I hold the flower there ~ Doesn't know she's beautiful ~ She wakes every morning seeing ~ All the other things are beautiful ~ Well she's free ~ Companion to the wind ~ From "Gradle" By Widespread Panic
Tuesday, January 19, 2010
Truthful Tuesdays - Letting Go
It's Tuesday again, and time to get truthful! Elizabeth over at Confessions from a Working Mom asks us this week:
How has motherhood taught you to let go?
Now that I have made it through the first year of motherhood, I already notice differences between this year and last, as far as my mothering goes. I think I have let my expectations go. My expectations of myself, of BBZ, of my husband, and just let things be as they are, because they are just fine! I know BBZ wakes up at night when he doesn't feel well, so I go and nurse him back to sleep.
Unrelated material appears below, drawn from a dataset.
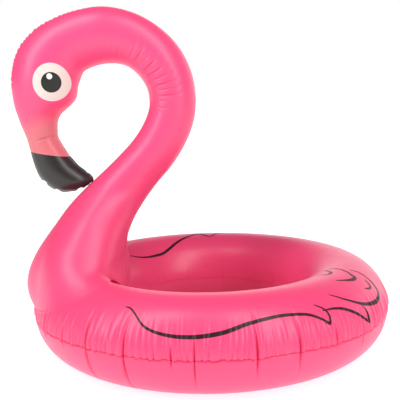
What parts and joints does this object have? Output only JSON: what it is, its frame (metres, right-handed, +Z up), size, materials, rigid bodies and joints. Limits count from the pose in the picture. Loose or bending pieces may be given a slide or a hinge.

I've let go of my worry that this will be a habit and I just do it. I have let go of the expectation that BBZ will always behave when we are out. I am prepared to leave if we have to because he, like the rest of us, has bad days too. I am trying to let go of the fact that N just doesn't hear the monitor. If I want him to get up with BBZ, I have to wake him up and ask him to get up. That's just the way it is. I understand now that BBZ is going to get sick...a lot. I am going to have to miss work and pay copays and it's going to be expensive. It sucks, but that's life. I have accepted that I cannot cook 100% healthy fresh foods for my family all the time. Gerber foods are not poison and having some in the cabinet are helpful when N and I eat leftovers or order something BBZ won't eat. It's ok...he's not going to go into some sort of food hypnosis. Mostly healthy food is better than no healthy food.
So I guess my point is that I had certain expectations of the kind of perfect mother I would be. I am letting some of those expectations go and rolling with the punches. It is actually quite refreshing!